The Blood of Our Brothers Cries Out from the Mass Grave — Poligon

        The town of Svintsyan existed for close to 500 years in the area of Vilna, among Lithuanian and White Russian settlements. The population in the Lithuanian part of that area was, like the soil, poor, in impoverished Lithuanian villages scattered over great distances. The White Russian part of the Svintsyan area had better soil. It was flat and had been planted with various grains, like rye, barley, buckwheat and especially flax. This is also how the Jewish area of Svintsyan looked from the beginning to the end. The people weren't blessed with great wealth, and they earned their bread by the sweat of their brow. Quietly and modestly, the Jews built a world of their own here. It was a quiet and unpretentious life but a thoroughly Jewish one. As early as the year 1778, the founder of Chabad Khassidus, the author of the Tanya, had three Khassidic minyans.
        In the year 1863, after the Petersburg-Warsaw-Berlin train line was built, there began a slow rise in the economic and cultural levels of the local inhabitants. In the year 1898, when the Lithuanian area extending to Ponyevitch and the White Russian area extending to Gluboke were connected by the small train, new yeshivas arose, as well as new towns and villages which enriched the Svintsyan area. The Jews of Svintsyan and of the new surrounding towns began a more intensive building up of their economies, which were based on trade and business. The Jews were the bond between the towns and the villages. The Jews of Svintsyan and Haydutsishok developed the flax trade, which in time became quite widespread. The Jews erected factories which made felt boots sold throughout all of Poland.
        The towns like New Svintsyan, Ingaline, Kaltinian, Lingmian, Lintup, and Podbrodz, which lay near the big and small trains, developed a large wood export business. The wood was sawed and cut in the nearby sawmills and from there was shipped out all over the world to places like Germany, England, etc.
        Up to the time of the First World War, New Svintsyan was one of the biggest collection and export points for goods bound for Germany. Shellfish, geese, mushrooms, and eggs. The Jewish fishermen from Lingmian, Palush and Gaviken developed quite an extensive fishing trade on the local lakes.
        The Jewish butchers of Svintsyan, New Svintsyan, Ingaline, Duksht and Podbrodz had, up to the time of the First World War, developed quite a large meat trade, which extended past the border of Lithuania to reach as far as Warsaw and Petersburg.
        Together with economic development, there also developed an indigenous spiritual life.

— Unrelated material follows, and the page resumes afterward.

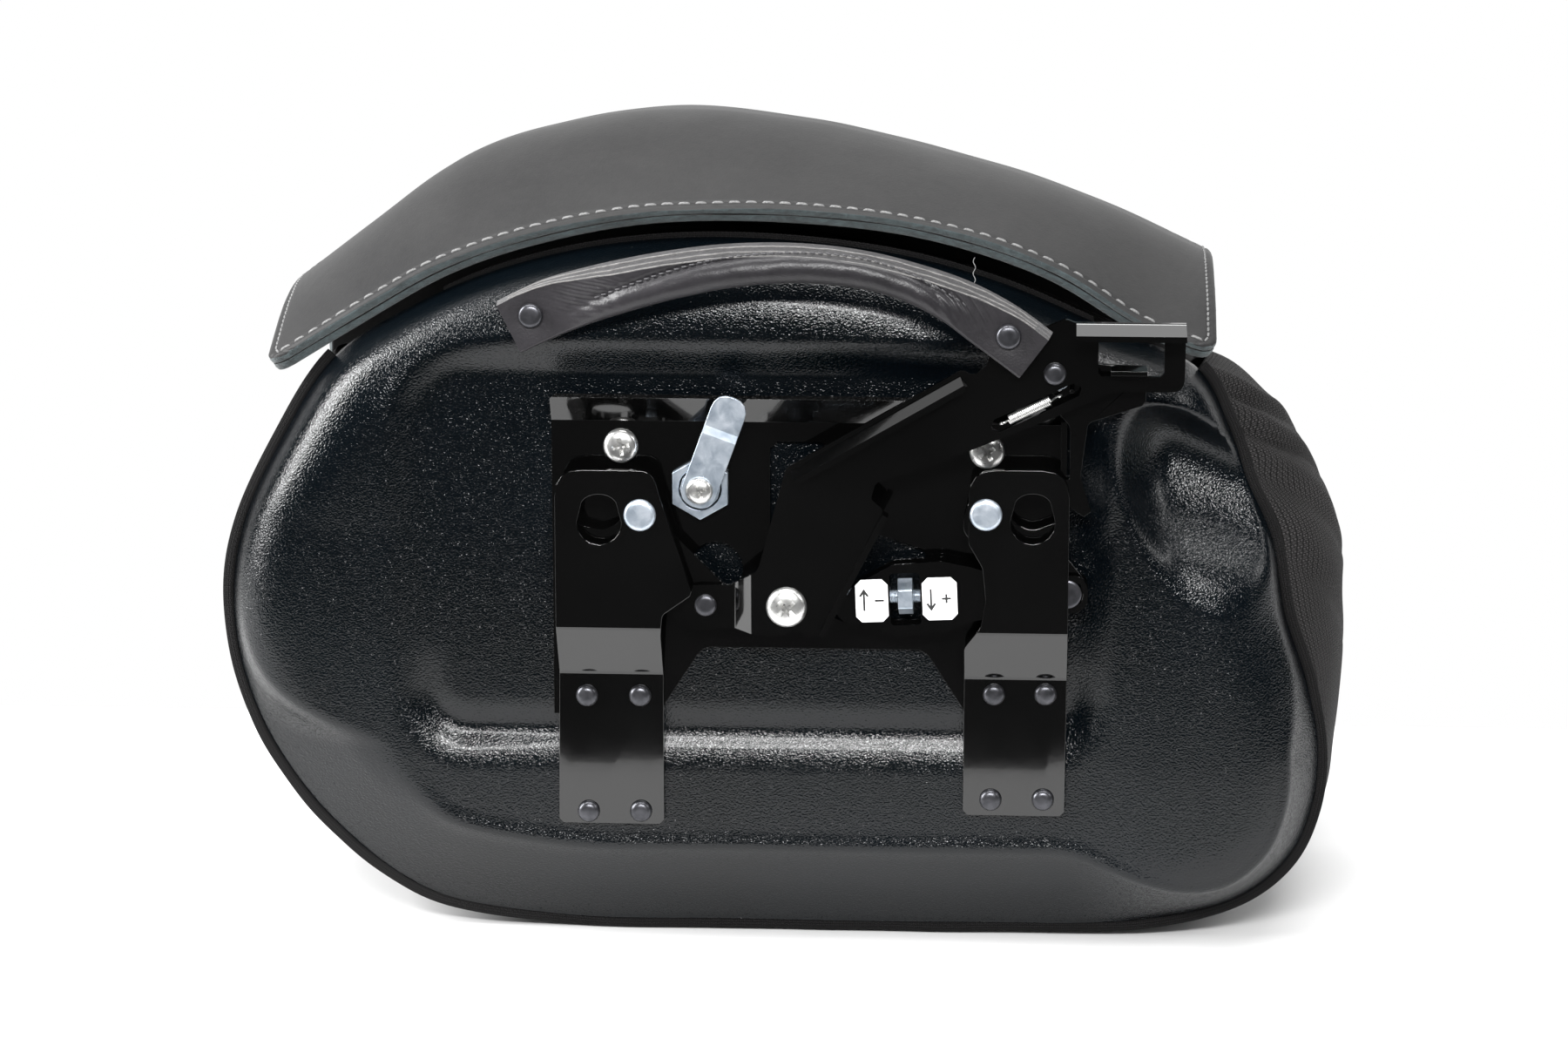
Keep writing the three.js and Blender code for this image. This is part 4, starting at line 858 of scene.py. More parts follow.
def front_panel():
    front = front_point(EDGE)
    centre = np.array([-5.0, 155.0])
    back = BAG_DEPTH - 4
    rows = []
    profile = [(0.5, back), (0.985, back), (0.997, back + 0.6), (1.0, back + 2), (0.996, BAG_DEPTH - 0.6)]
    for t in range(1, 13):
        profile.append((1 - 0.012 * t, BAG_DEPTH + 5.6 * (1 - (1 - t / 12) ** 2) ** 0.5 * 0.6))
    for t in range(1, 40):
        profile.append((0.86 * (1 - t / 40), BAG_DEPTH + 3.4 + 2.2 * math.sin(math.pi / 2 * t / 40)))
    for scale, y in profile:
        flat = (front - centre) * scale + centre
        rows.append(np.stack([flat[:, 0], np.full(len(flat), y), flat[:, 1]], 1))
    rows = np.array(rows)
    rows[5:, :, 1] += 0.35 * waves(rows[5:], 75, 21)
    columns = rows.shape[1]
    faces = quads(len(rows), columns, wrap=True)
    faces += [tuple(range(columns))[::-1], tuple((len(rows) - 1) * columns + k for k in range(columns))]
    obj = new_piece("front_panel_leather", rows.reshape(-1, 3), faces, LID_HIDE, "bag")
    outward_mesh(obj)
    finish_piece(obj, "lid_leather", "front_panel")
    seam = (front - centre) * 0.955 + centre
    line = np.stack([seam[:, 0], np.full(len(seam), BAG_DEPTH + 2.9), seam[:, 1]], 1)
    line[:, 1] += 0.35 * waves(line, 75, 21)
    stitch_row("front_panel_stitches", line, (0, 1, 0), 7.3, 5, 0.55, THREAD, "bag", "lid_leather")


# ---------- stitching ----------
def walk(line, pitch):
    """Middles and directions of equal steps along a line of points."""
    line = np.asarray(line, float)
    length = np.concatenate([[0], np.cumsum(np.linalg.norm(np.diff(line, axis=0), axis=1))])
    count = max(int(length[-1] / pitch), 1)
    at = (np.arange(count) + 0.5) * length[-1] / count
    ends = [np.stack([np.interp(at + shift, length, line[:, k]) for k in range(3)], 1) for shift in (-1, 1)]
    return (ends[0] + ends[1]) / 2, unit(ends[1] - ends[0]), at / length[-1]


def stitch_row(name, line, up, pitch, length, radius, material, body, slot, slant=0.06):
    """Separate stitches along a line: each a short thread that dives into the leather at both ends."""
    middles, along, share = walk(line, pitch)
    up = np.broadcast_to(np.array(up, float), middles.shape) if np.ndim(up) == 1 else np.stack(
        [np.interp(share, np.linspace(0, 1, len(up)), up[:, k]) for k in range(3)], 1)
    side = unit(np.cross(along, up))
    lift = np.cross(side, along)
    steps, sides = 7, 6
    points, faces = [], []
    angles = np.arange(sides) * 2 * math.pi / sides
    for middle, a, s, u in zip(middles, along, side, lift):
        start = len(points) * 1
        turn = a + s * (slant + RNG.uniform(-0.03, 0.03))
        size = length * RNG.uniform(0.92, 1.06)
        rings = []
        for k in range(steps):
            t = k / (steps - 1) * 2 - 1
            centre = middle + turn * t * size / 2 + u * radius * (1.05 * (1 - t**4) - 0.75)
            girth = radius * (1 - 0.45 * t**6)
            sideways = s * (np.cos(angles) * girth)[:, None]
            rings.append(centre + sideways + u * (np.sin(angles) * girth * 0.8)[:, None])
        points.extend(np.concatenate(rings))
        faces += quads(steps, sides, wrap=True, start=start)
        faces += [tuple(start + k for k in range(sides))[::-1],
                  tuple(start + (steps - 1) * sides + k for k in range(sides))]
    obj = new_piece(name, np.array(points), faces, material, body)
    outward_mesh(obj)
    return finish_piece(obj, slot)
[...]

        Spiritually and emotionally, a Jew there felt that this was his natural place to be. The Jews used the local language to a very small degree. The style of life, the rhythm of life was Jewish through and through, whether in the home or on the street, during holy times or during ordinary days. At the end of a day, laborers and common folk would shake the dust of the day off themselves, off their souls, and go to the synagogue or to the study house, where their main pleasure was learning a page of Gemara[1], a chapter of Mishna, a section of Eyn Yankev[2], or simply saying the psalms. During these hours Jews were renewed and refreshed. Their hearts were revived, the quietly beating, sensitive hearts of the Jews in the area of Svintsyan.
        Every Sabbath Eve in the towns of the area around Svintsyan, there were moments when the whole surrounding world was quiet and with great anticipation awaited the start of the Sabbath. The moment when our mothers lit the Sabbath candles was among the holiest moments in the Jewish town.
        On the Sabbath and on holidays, the street of the towns and villages rested, pervaded by a sacred awe. All of the houses were permeated by the spirit of the Jewish soul.
        Being located close to Vilna, the area was influenced by the social and national strivings of that time and gave rise to people in the Jewish world who had spirit and initiative. The area of Svintsyan produced well-known doctors and artists, engineers, and community leaders.
        In all areas, the struggle for Jewish nationalism around Svintsyan was carried on with tremendous self-sacrifice. The poor, economically ruined province supported, with great self-sacrifice, the Jewish elementary and secondary schools in Svintsyan. At that time, Svintsyan was the only city in the area other than Vilna to have a Jewish high school in which studies were conducted in the Yiddish language.
        In those days, there was a lively social life in all circles of the Jewish population. The lecture halls were filled with people every night. They attended various readings and lectures, gatherings and discussions, literary evenings, and theatrical performances. These cultural and social activities were conducted with great stubbornness in spite of all the difficulties of that time, including being labeled low class and degenerate. The Polish government announced new decrees every day. Angry winds were beginning to blow from Hitler's Germany, winds which found fertile ground in Poland.
        In the year 1939, when Poland was broken and enslaved, controlled by Hitler's soldiers, the whole area of Svintsyan fell to the Russians. This continued until the year 1941, when the Nazi hordes took the area. After the Soviet army left our area, the Lithuanians became the bosses and immediately began to persecute the Jews.
        With the help of the S.S., the Lithuanians began to track down their Jewish neighbors with ferocity, the same neighbors with whom they had lived together for so many hundreds of years. There were immediate victims in all of the villages. All of the Jews of Lingmian were killed right away. Jews were attacked and robbed in all of the villages. Jewish lives and Jewish fortunes were up for grabs. In Svintsyan, in the month of August in the year 1941, one hundred and four Jews were arrested and were shot by the Lithuanians in the Baranover Woods. Right after that on the same day, forty-three Jews were killed in New Svintsyan. The murderers didn't even make an effort to bury their victims; and right after they left, the wolves of the Baranover Woods threw themselves at the corpses.
        On the 27th of September, Tishrey,[3] the Sabbath of Repentance 1941, all of the Jews of Svintsyan and New Svintsyan were gathered together, from Ignaline and Dugelishok, from Podbrodz, Haydutsishok, Lintup, Stoyotsishok, Tseykin, Meligan and those who still remained in Kaltinian, and were taken away to the barracks of Poligon in the Baranover Woods near the town of New Svintsyan. They were told that they were being taken to work; and after being kept there a short time under terrible conditions, all of them were killed and buried in one mass grave.
        The Jews of Duksht, Kimelishok, Bistrits and those who yet remained alive in Podbrodz were murdered separately in similar fashion.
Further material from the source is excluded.